The face-to-face encounter won't die, though, simply because the best of them are too much fun to both write and read. I also take some heart in the arrival of a new European edition of Andy Warhol's Interview magazine – the original featured celebrities in conversation with each other – due to launch in 2012. Yet I have a grudging respect for those like Freud who have rarely given us the chance to get close. Petulantly, the press often end labelling these people "hermits" when they are far from it. JM Coetzee is called "a recluse" but according to those who've met him, he is simply not interested in doing publicity. The same goes for Kate Bush, who shockingly only gave one interview for her last album. "I'm not some weirdo recluse," she was forced to insist to Mojo magazine (in an interview long enough that they were able to splash it over 16 pages).
Often, there's a very sensible reason for celebrity reticence. In 1980 a schoolboy reporter managed to get an interview with Steve McQueen, who had turned away from publicity late in his career. What's the reason for your silence, asked the young hack. "For one thing, I don't have anything to say," apologised McQueen. Paul Scholes might have said the same thing before overcoming his shyness in 2004 to answer a reporter's question about his typical day: "Train in the morning, pick up my children from school, play with them, have tea, put them to bed and then watch a bit of TV." Hold the front page....
Can we see a bit more of this royal wedding?
It's a shame we won't be able to watch it live on BBC1, or enjoy an extra day off work, but I'm rather looking forward to the non-royal Royal Wedding of the summer. Apologies to those of you who aren't yet aware of this happy event (this isn't the Telegraph after all).
On Saturday, Zara Phillips, who is not a royal, not officially anyway, and Mike Tindall, captain of the England rugby team, are getting hitched up in Edinburgh at Canongate Kirk. The whole affair is very much not being underwritten by the taxpayer – aside from the sizeable security bill covering the core members of the Royal Family – and the sense of lèse-majesté begins on Friday night at a pre-wedding party on the former Royal Yacht Britannia, decommissioned to many regal tears in 1997. The next day, the Queen is hiring out Holyroodhouse for the reception, despite it actually belonging to her.
The economies don't end there. Under pressure from HM, Zara has reportedly been forced to turn down a £1m deal with Hello! magazine. It's far from the £100 wedding lately being promoted by the Rev David Newton of Gilderstone Baptist Church, but adds some weight to Tindall's recent claim that our royals are "good, fun people, all of them. They're just a normal family." If only they'd let us gawp a bit more, as at any other regular multimillionaire WAG wedding.
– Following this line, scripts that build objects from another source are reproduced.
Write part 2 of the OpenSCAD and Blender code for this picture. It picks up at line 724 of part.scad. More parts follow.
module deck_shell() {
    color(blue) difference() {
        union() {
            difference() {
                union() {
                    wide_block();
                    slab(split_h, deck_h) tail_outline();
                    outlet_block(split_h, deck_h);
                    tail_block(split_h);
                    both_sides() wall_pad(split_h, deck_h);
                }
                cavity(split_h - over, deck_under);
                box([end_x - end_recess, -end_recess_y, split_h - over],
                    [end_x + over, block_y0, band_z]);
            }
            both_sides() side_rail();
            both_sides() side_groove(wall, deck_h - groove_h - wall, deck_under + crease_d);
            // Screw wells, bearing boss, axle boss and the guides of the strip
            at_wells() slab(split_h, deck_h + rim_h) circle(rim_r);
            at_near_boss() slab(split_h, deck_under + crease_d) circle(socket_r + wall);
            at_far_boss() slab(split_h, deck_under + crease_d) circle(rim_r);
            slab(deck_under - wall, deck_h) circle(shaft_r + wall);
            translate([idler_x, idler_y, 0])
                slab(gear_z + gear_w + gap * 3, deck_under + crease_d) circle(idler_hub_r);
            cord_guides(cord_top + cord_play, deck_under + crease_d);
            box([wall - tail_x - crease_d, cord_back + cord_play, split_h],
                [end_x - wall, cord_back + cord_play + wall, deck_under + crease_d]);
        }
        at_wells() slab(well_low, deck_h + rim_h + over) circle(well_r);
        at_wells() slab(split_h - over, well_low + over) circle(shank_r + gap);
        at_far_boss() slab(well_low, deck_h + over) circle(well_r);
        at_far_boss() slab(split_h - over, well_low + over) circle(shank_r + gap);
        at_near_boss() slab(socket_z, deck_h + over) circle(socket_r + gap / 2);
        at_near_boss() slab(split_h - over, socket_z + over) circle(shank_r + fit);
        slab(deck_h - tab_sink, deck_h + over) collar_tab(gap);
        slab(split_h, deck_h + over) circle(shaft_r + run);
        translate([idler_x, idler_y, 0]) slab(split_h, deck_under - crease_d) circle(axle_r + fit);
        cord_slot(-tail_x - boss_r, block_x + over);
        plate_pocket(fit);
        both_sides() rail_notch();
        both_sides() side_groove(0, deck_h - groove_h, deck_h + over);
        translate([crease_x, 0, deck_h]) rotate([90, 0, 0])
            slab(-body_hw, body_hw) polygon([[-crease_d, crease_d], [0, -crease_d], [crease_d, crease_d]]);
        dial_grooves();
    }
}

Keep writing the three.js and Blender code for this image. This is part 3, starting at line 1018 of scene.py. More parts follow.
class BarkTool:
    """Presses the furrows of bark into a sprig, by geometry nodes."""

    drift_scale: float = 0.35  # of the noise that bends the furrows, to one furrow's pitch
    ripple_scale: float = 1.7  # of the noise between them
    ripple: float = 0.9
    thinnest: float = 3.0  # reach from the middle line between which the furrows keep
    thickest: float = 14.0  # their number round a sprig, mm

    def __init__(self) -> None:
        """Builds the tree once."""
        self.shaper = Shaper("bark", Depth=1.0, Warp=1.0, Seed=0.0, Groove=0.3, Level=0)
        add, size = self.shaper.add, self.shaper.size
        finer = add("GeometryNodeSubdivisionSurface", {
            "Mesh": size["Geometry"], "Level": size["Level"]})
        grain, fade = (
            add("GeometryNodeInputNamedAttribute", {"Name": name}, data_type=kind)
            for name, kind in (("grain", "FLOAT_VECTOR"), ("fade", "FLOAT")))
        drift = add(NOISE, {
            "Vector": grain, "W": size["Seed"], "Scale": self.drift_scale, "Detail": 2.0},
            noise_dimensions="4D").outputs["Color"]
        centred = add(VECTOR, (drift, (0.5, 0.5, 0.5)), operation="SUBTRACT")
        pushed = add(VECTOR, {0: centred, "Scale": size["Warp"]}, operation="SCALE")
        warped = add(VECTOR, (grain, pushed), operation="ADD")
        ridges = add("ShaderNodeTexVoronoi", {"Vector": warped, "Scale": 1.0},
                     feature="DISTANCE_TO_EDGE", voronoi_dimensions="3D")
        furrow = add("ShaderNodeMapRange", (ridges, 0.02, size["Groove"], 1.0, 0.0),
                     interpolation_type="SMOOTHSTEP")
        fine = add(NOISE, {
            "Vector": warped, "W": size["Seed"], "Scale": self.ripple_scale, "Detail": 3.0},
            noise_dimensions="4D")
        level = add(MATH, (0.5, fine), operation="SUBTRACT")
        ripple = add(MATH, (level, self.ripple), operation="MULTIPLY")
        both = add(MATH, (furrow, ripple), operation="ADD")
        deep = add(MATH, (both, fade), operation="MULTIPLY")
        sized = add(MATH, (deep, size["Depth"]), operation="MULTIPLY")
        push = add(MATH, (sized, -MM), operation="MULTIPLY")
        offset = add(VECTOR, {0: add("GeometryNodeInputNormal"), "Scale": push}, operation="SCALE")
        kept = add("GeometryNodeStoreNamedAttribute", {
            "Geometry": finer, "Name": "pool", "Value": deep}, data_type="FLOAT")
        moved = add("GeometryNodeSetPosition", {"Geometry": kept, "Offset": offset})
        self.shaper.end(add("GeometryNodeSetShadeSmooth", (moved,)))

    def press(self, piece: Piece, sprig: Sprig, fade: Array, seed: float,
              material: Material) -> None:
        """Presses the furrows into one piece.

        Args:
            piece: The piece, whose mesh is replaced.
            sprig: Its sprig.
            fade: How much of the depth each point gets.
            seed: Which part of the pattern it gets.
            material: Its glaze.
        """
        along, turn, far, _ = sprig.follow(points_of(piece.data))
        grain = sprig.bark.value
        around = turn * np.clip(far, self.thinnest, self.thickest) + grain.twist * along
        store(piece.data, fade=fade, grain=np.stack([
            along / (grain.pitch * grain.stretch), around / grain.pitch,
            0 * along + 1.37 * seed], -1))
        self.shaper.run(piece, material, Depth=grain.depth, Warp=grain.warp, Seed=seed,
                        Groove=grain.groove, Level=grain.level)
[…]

Pub-quiz team names that capture the zeitgeist
Thanks to reader Alan Perry, who shared my pain at trying to come up with pub quiz team names that are at once witty and fitting. Some might say the latter, at least, was well covered in our name "Malakas" – the friendly Greek form of address that, confusingly, means both "mate" and (apologies for the less nuanced English translation here) "wanker". Alan wrote to tell me his team name is also The Malakas, but that I might consider a variation, another that's a timely choice for the holiday season. "Did you know that the word "pajero", as in the Mitsubishi make of car, is the Spanish for malaka?" Thanks Alan, I'll give it a spin.